Ack, this is a problem of Frames of Reference (FOR). I hate these.

The trick is to make your FOR the one in which the Sun is the corrdinate axis, in this case. If you are dealing with objects outside the Solar System then you just choose a FOR that is suitable.

The idea is that you choose a suitable FOR in which everything experiences these "tiny errors" the same way.

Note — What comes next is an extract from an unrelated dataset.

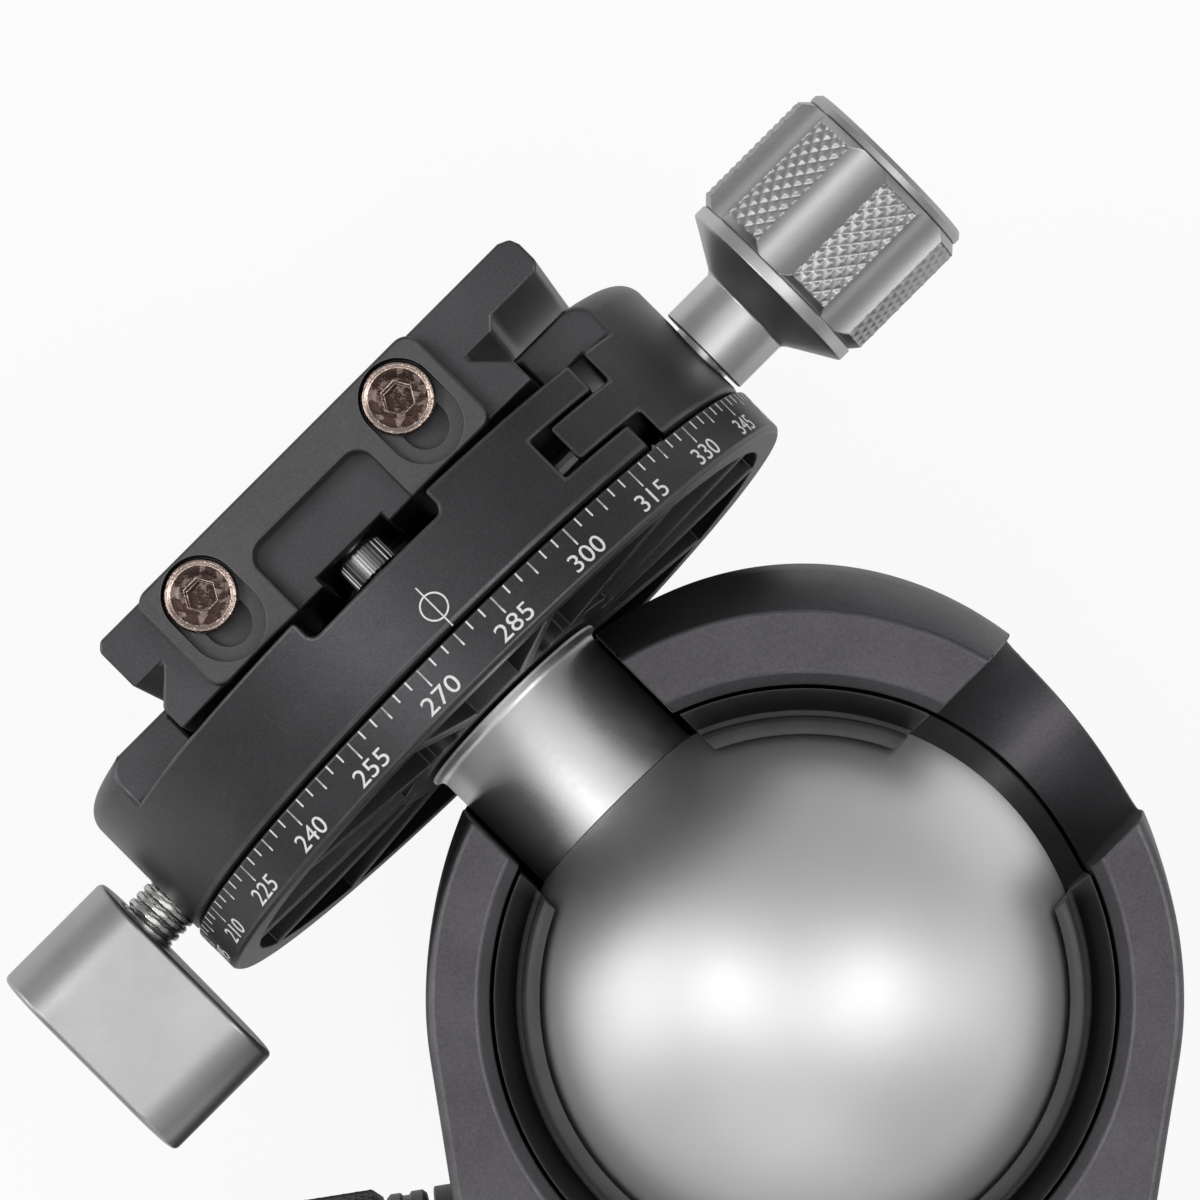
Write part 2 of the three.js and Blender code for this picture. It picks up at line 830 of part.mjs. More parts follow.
// The main lock knob, about its own axis, from the wedge's lug outwards
function mainKnobPieces() {
  const nose = wedgeLugThickness / 2 + gap + mainScrewNose * Math.tan(rearTaper);
  const screw = solidOf(
    turned(
      [
        [0, nose],
        [mainScrewNose, nose],
        [mainScrewRadius, nose + mainScrewRadius - mainScrewNose],
        [mainScrewRadius, mainScrewEnd],
        [0, mainScrewEnd],
      ],
      smallSteps,
    ),
  );
  const capSeat = mainGripEnd - mainCapDepth;
  const grip = cut(
    gripBlank(mainGripRadius, mainCollarEnd + gap, mainGripEnd, mainGripEdge),
    disc(mainScrewRadius + gap, mainCollarEnd, capSeat, smallSteps),
    disc(mainCapRadius + gap, capSeat - gap, mainGripEnd + overrun),
    ...flutes(mainFlutes, mainFluteRadius, mainFluteDepth, mainGripRadius, mainCollarEnd, mainGripEnd),
  );
  return [
    mesh("main_lock_screw", screw, brushedSteel),
    mesh(
      "main_knob_collar",
      tube(mainScrewRadius + gap, mainCollarRadius, mainCollarStart, mainCollarEnd),
      satinSilver,
    ),
    mesh("main_knob_grip", grip, blackAnodised),
    mesh("main_knob_cap", disc(mainCapRadius, capSeat, mainCapEnd), satinSilver),
  ];
}

// The friction control: a knob whose screw loads the lug through a spring and a pad
function frictionPadPlaces() {
  const padStart = wedgeLugThickness / 2 + gap + frictionPadRadius * Math.tan(rearTaper);
  const padEnd = padStart + frictionPadLength;
  const springEnd = padEnd + gap + frictionSpringLength;
  return { padStart, padEnd, springEnd };
}

function frictionInnerPieces() {
  const { padStart, padEnd, springEnd } = frictionPadPlaces();
  return [
    mesh("friction_pad", disc(frictionPadRadius, padStart, padEnd, smallSteps), polymer),
    mesh(
      "friction_spring",
      tube(frictionSpringInner, frictionPadRadius, padEnd + gap, springEnd, smallSteps),
      brushedSteel,
    ),
  ];
}

function frictionKnobPieces() {
  const { springEnd } = frictionPadPlaces();
  const knob = cut(
    gripBlank(frictionKnobRadius, frictionKnobStart, frictionKnobEnd, frictionKnobEdge),
    disc(frictionScrewRadius + gap, frictionKnobStart - overrun, frictionScrewEnd + gap, smallSteps),
  );
  const screw = disc(frictionScrewRadius, springEnd + gap, frictionScrewEnd, smallSteps);
  return [
    mesh("friction_screw", screw, brushedSteel),
    mesh("friction_knob", knob, blackAnodised),
  ];
}

function baseLockShoe() {
  const start = spigotRadius + gap;
  const shoe = disc(baseLockScrewRadius, start, start + brakeShoeLength, smallSteps);
  return mesh("base_brake_shoe", shoe, brass);
}

function baseLockKnobPieces() {
  const screwStart = spigotRadius + gap + brakeShoeLength + gap;
  const knob = cut(
    gripBlank(baseLockKnobRadius, baseLockKnobStart, baseLockKnobEnd, baseLockKnobEdge),
    disc(baseLockScrewRadius + gap, baseLockKnobStart - overrun, baseLockScrewEnd + gap, smallSteps),
  );
  const screw = disc(baseLockScrewRadius, screwStart, baseLockScrewEnd, smallSteps);
  return [
    mesh("base_lock_screw", screw, brushedSteel),
    mesh("base_lock_knob", knob, blackAnodised),
  ];
}

// Everything on the stem is made about the stem's own axis, with heights from the ball's centre
function ballSolid() {
  const round = new THREE.SphereGeometry(ballRadius, middleSteps, middleSteps / 2);
  const sphere = solidOf(round.rotateX(quarterTurn));
  const seat = Math.sqrt(ballRadius ** 2 - (stemRadius + gap) ** 2) - stemSeatDepth;
  return cut(
    sphere,
    disc(stemRadius + gap, seat, ballRadius + overrun),
    disc(stemSpigotRadius + gap, seat - stemSpigotDepth - gap, ballRadius, smallSteps),
  );
}

function stemSolid() {
  const seat = Math.sqrt(ballRadius ** 2 - (stemRadius + gap) ** 2) - stemSeatDepth + gap;
  const profile = [
    [0, seat - stemSpigotDepth],
    [stemSpigotRadius, seat - stemSpigotDepth],
    [stemSpigotRadius, seat],
    [stemRadius, seat],
    [stemRadius, stemEnd - stemCollarHeight],
    [stemCollarRadius, stemEnd - stemCollarHeight],
    [stemCollarRadius, stemEnd],
    [0, stemEnd],
  ];
  const boltHole = disc(clampBoltRadius + gap, clampBoltFoot - gap, stemEnd + overrun, smallSteps);
  return cut(solidOf(turned(profile)), boltHole);
}

function panRingSolid() {
  const blank = solidOf(
    turned(
      [
        [0, ringBottom],
        [ringRadius - ringEdge, ringBottom],
        [ringRadius, ringBottom + ringEdge],
        [ringRadius, ringTop - ringEdge],
        [ringRadius - ringEdge, ringTop],
        [journalRadius, ringTop],
        [journalRadius, journalTop],
        [0, journalTop],
      ],
      wideSteps,
    ),
  );
  let pockets = tube(ringHubRadius, ringRimInner, ringBottom - overrun, ringBottom + ringPocketDepth);
  for (let i = 0; i < ringSpokes; i++) {
    const spoke = block(
      0,
      ringRadius,
      -ringSpokeWidth / 2,
      ringSpokeWidth / 2,
      ringBottom - overrun - gap,
      ringTop,
    ).rotate([0, 0, (i * fullTurn + halfTurn) / ringSpokes / degree]);
    pockets = pockets.subtract(spoke);
  }
  const notches = [];
  for (let i = 0; i < hubNotches; i++) {
    const angle = (i * fullTurn) / hubNotches;
    const notch = disc(hubNotchRadius, ringBottom - overrun, ringBottom + ringPocketDepth, smallSteps);
    notches.push(notch.translate([ringHubRadius * Math.cos(angle), ringHubRadius * Math.sin(angle), 0]));
  }
  const boltHole = disc(clampBoltRadius + gap, ringBottom - overrun, journalTop + overrun, smallSteps);
  return cut(blank, pockets, boltHole, ...notches);
}

function clampBoltSolid() {
  const headBottom = keeperTop - keeperRecess + gap;
  const head = disc(clampBoltHeadRadius, headBottom, headBottom + clampBoltHeadHeight);
  const shank = disc(clampBoltRadius, clampBoltFoot, headBottom + gap, smallSteps);
  const top = headBottom + clampBoltHeadHeight;
  return cut(join(head, shank), disc(clampBoltSocket, top - clampBoltSocketDepth, top + overrun, hexagon));
}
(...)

The other point is that General and Special Relativity are only local theories. Local in this context can be applied to a wide area. Think of it this way. How fast are you going at the moment, reading this? Are you statoinary? Cause you are becuase you are sitting in a chair (or whatever) and hopefully not reading this while driving. But hang on a minute, you are actually doing several hundred miles an hour as the Earth rotates about its axis. Hold on a sec, thats wrong as we are doing thousands of miles a second round the Sun, and even faster than that going round the Galaxy. In fact, we must be going at super-luminal speeds if we are being observed by an obeservor 20-30 Billion Light Years away.

Relativity works because it allows us to choose the FOR so that all these extra factors can be conveniently neglected to make the maths simpler. We all know that reality is more complex but that only makes the math complex and you still get the same basic answer anyway.